Reproduce all of the data exactly, with no line skipped.
—————
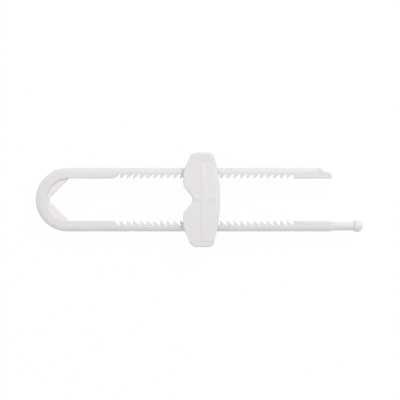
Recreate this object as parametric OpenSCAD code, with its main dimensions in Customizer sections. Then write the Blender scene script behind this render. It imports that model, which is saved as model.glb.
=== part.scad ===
// Cabinet safety lock: a toothed U-shaped shackle and the slider that runs along its two legs.
// The lock lies on the slider's back. +X runs from the bend to the knob, +Y to the upper leg and +Z up.
// Below, "along" is X, "across" is Y and "through" is Z.

/* [Shackle bar] */
// Distance between the centre lines of the two legs
leg_pitch = 34; // [32.5:0.5:36]
// Width of the bar, across the leg
bar_w = 6.8; // [6.5:0.1:7.2]
// Thickness of the bar, through the lock
bar_t = 6.6; // [6:0.1:6.9]
// Corner radius on the outside of the bar
bar_outer_r = 2.9; // [1:0.1:2.9]
// Corner radius on the inside of the bar
bar_inner_r = 0.5; // [0.2:0.1:1]
// Length of the long leg's bar, from the bend's centre
long_leg = 169.6; // [168:0.05:175]
// Length of the short leg, from the bend's centre
short_leg = 169.6; // [168:0.05:175]

/* [Shackle tip] */
// Length of the slanted outer corner on the short leg
tip_len = 6.8; // [5:0.1:9]
// Depth of the slanted outer corner
tip_drop = 2.9; // [1.5:0.1:3.5]
// Length of the steep first part of that slant
tip_lead = 1.9; // [1:0.1:3]
// Radius-like cut at the very end of the short leg
tip_nose = 1.7; // [1:0.1:2]
// Bevel on the front, back and inner edges of both leg ends
tip_bevel = 0.6; // [0.3:0.1:1]

/* [Knob] */
// Diameter of the round rod beyond the long leg
rod_d = 5.6; // [5:0.1:6]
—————
● **Answer**
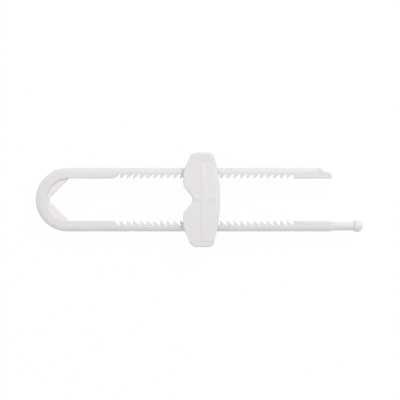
Recreate this object as parametric OpenSCAD code, with its main dimensions in Customizer sections. Then write the Blender scene script behind this render. It imports that model, which is saved as model.glb.
=== part.scad ===
// Cabinet safety lock: a toothed U-shaped shackle and the slider that runs along its two legs.
// The lock lies on the slider's back. +X runs from the bend to the knob, +Y to the upper leg and +Z up.
// Below, "along" is X, "across" is Y and "through" is Z.

/* [Shackle bar] */
// Distance between the centre lines of the two legs
leg_pitch = 34; // [32.5:0.5:36]
// Width of the bar, across the leg
bar_w = 6.8; // [6.5:0.1:7.2]
// Thickness of the bar, through the lock
bar_t = 6.6; // [6:0.1:6.9]
// Corner radius on the outside of the bar
bar_outer_r = 2.9; // [1:0.1:2.9]
// Corner radius on the inside of the bar
bar_inner_r = 0.5; // [0.2:0.1:1]
// Length of the long leg's bar, from the bend's centre
long_leg = 169.6; // [168:0.05:175]
// Length of the short leg, from the bend's centre
short_leg = 169.6; // [168:0.05:175]

/* [Shackle tip] */
// Length of the slanted outer corner on the short leg
tip_len = 6.8; // [5:0.1:9]
// Depth of the slanted outer corner
tip_drop = 2.9; // [1.5:0.1:3.5]
// Length of the steep first part of that slant
tip_lead = 1.9; // [1:0.1:3]
// Radius-like cut at the very end of the short leg
tip_nose = 1.7; // [1:0.1:2]
// Bevel on the front, back and inner edges of both leg ends
tip_bevel = 0.6; // [0.3:0.1:1]

/* [Knob] */
// Diameter of the round rod beyond the long leg
rod_d = 5.6; // [5:0.1:6]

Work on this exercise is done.